Below is a listing; reproduce each line of it exactly.

○ ○ ○ ○

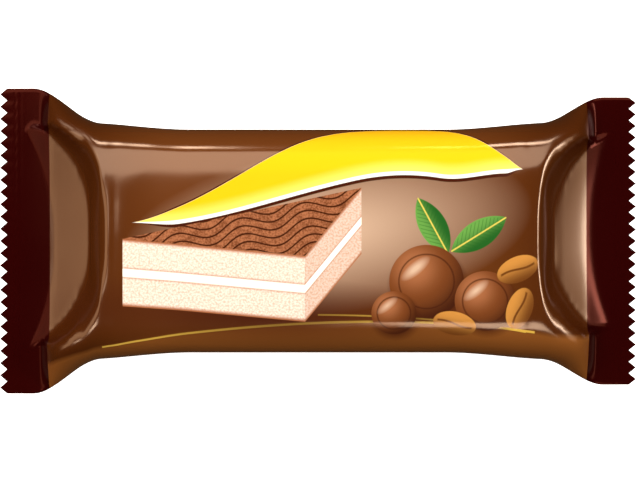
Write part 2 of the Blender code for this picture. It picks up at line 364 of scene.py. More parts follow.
def fit_to_pack(points):
    """Brings the height and each row's width to the pack's, and the bottom onto the table."""
    reach = np.abs(start_shape[..., :1])
    at_fold = smooth(reach, *FOLD_RISE) * (1 - smooth(reach, *FOLD_FALL))
    eased = mix(blurred(points, EASE_PASSES), blurred(points, FOLD_EASE_PASSES, lengthwise=0.0), at_fold)
    eased = mix(eased, points, mix(RIPPLE_KEPT, FOLD_RIPPLE_KEPT, at_fold))
    x, y, z = np.moveaxis(mix(eased, start_shape, held_still[..., None]), -1, 0)
    wanted = np.abs(start_shape[..., 1]).max(axis=1, keepdims=True)
    highest, lowest = y.max(axis=1, keepdims=True), y.min(axis=1, keepdims=True)
    y = (y - (highest + lowest) / 2) * 2 * wanted / (highest - lowest)
    rise = (PACK_HEIGHT - SEAL_HEIGHT) / (z.max() - SEAL_HEIGHT)
    z = SEAL_HEIGHT + (z - SEAL_HEIGHT) * np.where(z > SEAL_HEIGHT, rise, 1.0)
    above = z - BOTTOM_HEIGHT
    z = BOTTOM_HEIGHT + (above + np.sqrt(above**2 + BOTTOM_EASE**2)) / 2
    return np.stack([x, y, z], axis=-1)


fitted_film = fit_to_pack(settled_film)
print(f"fitted film: {fitted_film[..., 2].max() / MM:.1f} mm high")

# %% [markdown]
# The film is then sampled again, much finer, with a smooth curve through the fitted points. More
# points in the simulation would do too, but it would take far longer. The seals are flat, so they
# are taken from the loft itself.

# %% Sample the film finely
COLUMNS = 300
BODY_ROW_PITCH, SEAL_ROW_PITCH = 0.72 * MM, 0.34 * MM
SEAL_JOIN = 1 * MM
ROUNDING = 1e-9


def spline_weights(places):
    """Index and four weights of a cubic curve through evenly spaced points."""
    index = np.floor(places + ROUNDING).astype(int)
    t = places - index
    weights = np.stack([-t / 2 + t**2 - t**3 / 2, 1 - 2.5 * t**2 + 1.5 * t**3,
                        t / 2 + 2 * t**2 - 1.5 * t**3, -(t**2) / 2 + t**3 / 2])
    return index, weights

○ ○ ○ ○

Full response:
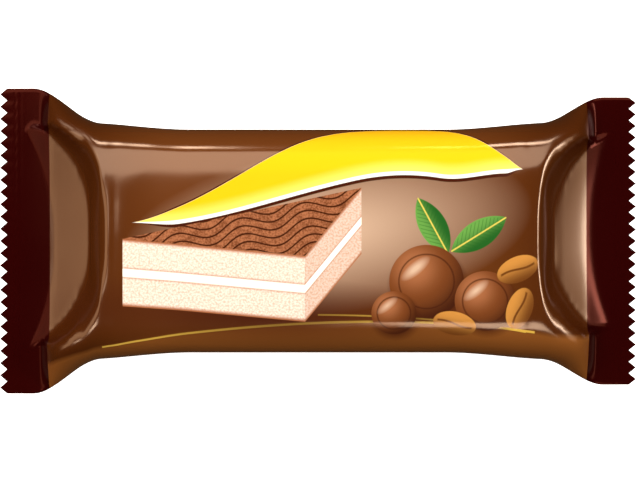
Write part 2 of the Blender code for this picture. It picks up at line 364 of scene.py. More parts follow.
def fit_to_pack(points):
    """Brings the height and each row's width to the pack's, and the bottom onto the table."""
    reach = np.abs(start_shape[..., :1])
    at_fold = smooth(reach, *FOLD_RISE) * (1 - smooth(reach, *FOLD_FALL))
    eased = mix(blurred(points, EASE_PASSES), blurred(points, FOLD_EASE_PASSES, lengthwise=0.0), at_fold)
    eased = mix(eased, points, mix(RIPPLE_KEPT, FOLD_RIPPLE_KEPT, at_fold))
    x, y, z = np.moveaxis(mix(eased, start_shape, held_still[..., None]), -1, 0)
    wanted = np.abs(start_shape[..., 1]).max(axis=1, keepdims=True)
    highest, lowest = y.max(axis=1, keepdims=True), y.min(axis=1, keepdims=True)
    y = (y - (highest + lowest) / 2) * 2 * wanted / (highest - lowest)
    rise = (PACK_HEIGHT - SEAL_HEIGHT) / (z.max() - SEAL_HEIGHT)
    z = SEAL_HEIGHT + (z - SEAL_HEIGHT) * np.where(z > SEAL_HEIGHT, rise, 1.0)
    above = z - BOTTOM_HEIGHT
    z = BOTTOM_HEIGHT + (above + np.sqrt(above**2 + BOTTOM_EASE**2)) / 2
    return np.stack([x, y, z], axis=-1)


fitted_film = fit_to_pack(settled_film)
print(f"fitted film: {fitted_film[..., 2].max() / MM:.1f} mm high")

# %% [markdown]
# The film is then sampled again, much finer, with a smooth curve through the fitted points. More
# points in the simulation would do too, but it would take far longer. The seals are flat, so they
# are taken from the loft itself.

# %% Sample the film finely
COLUMNS = 300
BODY_ROW_PITCH, SEAL_ROW_PITCH = 0.72 * MM, 0.34 * MM
SEAL_JOIN = 1 * MM
ROUNDING = 1e-9


def spline_weights(places):
    """Index and four weights of a cubic curve through evenly spaced points."""
    index = np.floor(places + ROUNDING).astype(int)
    t = places - index
    weights = np.stack([-t / 2 + t**2 - t**3 / 2, 1 - 2.5 * t**2 + 1.5 * t**3,
                        t / 2 + 2 * t**2 - 1.5 * t**3, -(t**2) / 2 + t**3 / 2])
    return index, weights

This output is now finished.